S.720 specifies Israel — already covered as a U.S. ally — and expands the ban to apply to boycotts organized by international governmental organizations such as the United Nations and the European Union.

The American Civil Liberties Union sent a letter to senators July 17 to decry the bipartisan bill, incorrectly claiming that it would criminalize actions as small as requesting information about a boycott of Israel, with penalties as great as $1 million and 20 years in prison. Despite being wrong about the details, the ACLU was right to raise free-speech concerns, even though the existing law has passed constitutional muster.

The Intercept and its co-founding editor, Glenn Greenwald, then took the ACLU’s overheated First Amendment concerns about congressional legislation and fired up a scorching assault on Israel under the headline “U.S. Lawmakers Seek to Criminally Outlaw Support for Boycott Campaign Against Israel” on July 19.

Its laughable opening — “The criminalization of political speech and activism against Israel has become one of the gravest threats to free speech in the West” — quickly led to the false claim that S.720 “would make it a felony for Americans to support the international boycott against Israel.”

Greenwald is a nonpartisan reporter, in that he has no ties to any political party, but he is not impartial and doesn’t pretend to be. He’s an ideologue.

When his principles lead him to expose and oppose the rise of the surveillance state or to be skeptical of anything any government tells us, he does work worth paying attention to.

But Greenwald is also anti-Zionist. He wants Israel to cease to exist, and he comes unhinged in his passion to persuade the world to join him in viewing Israel as a colonialist, racist mistake that must be blotted out.

So when members of Congress try to lend Israel a hand against the boycott, divestment and sanctions movement, which also seeks Israel’s destruction, Greenwald doesn’t allow facts, let alone balance, to cool his fervor.
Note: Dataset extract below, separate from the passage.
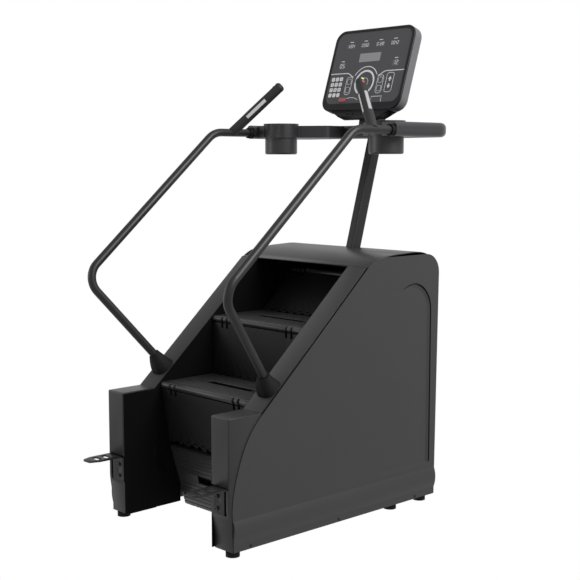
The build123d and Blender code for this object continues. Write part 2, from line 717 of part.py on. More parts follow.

Trying to make sense of the U.S. Code and proposed amendments is difficult for mere mortals without law degrees and lots of time. But a common-sense reading shows that S.720 is not a new approach to the problem of anti-Israel boycotts, and the sponsors deny that the bill would limit free speech or punish political opinions.

The purpose of the bill is simply to extend the ban to boycotts imposed by the EU, the United Nations or their agencies. Unfortunately, some loose language — the use of “support” without modification and a discussion of “requests” — clears the way for Greenwald’s hyperbole and potentially raises First Amendment concerns, according to a thorough analysis by University of California law instructor David Schraub.

J Street opposes the bill, part of AIPAC’s agenda, largely because it doesn’t differentiate between the two sides of the Green Line, but Straub raises a better criticism: What’s the point? Israel faces U.N. and EU criticism but no threats of boycotts from either.

Georgia and other states have enacted laws that essentially tell businesses boycotting Israel they aren’t welcome as government contractors. Those laws have value because they put a price on anti-Israel actions without banning them.

S.720, however, wouldn’t accomplish anything, except possibly ostracizing Israel even more by giving the likes of The Intercept extra ammunition to undermine Israel’s image.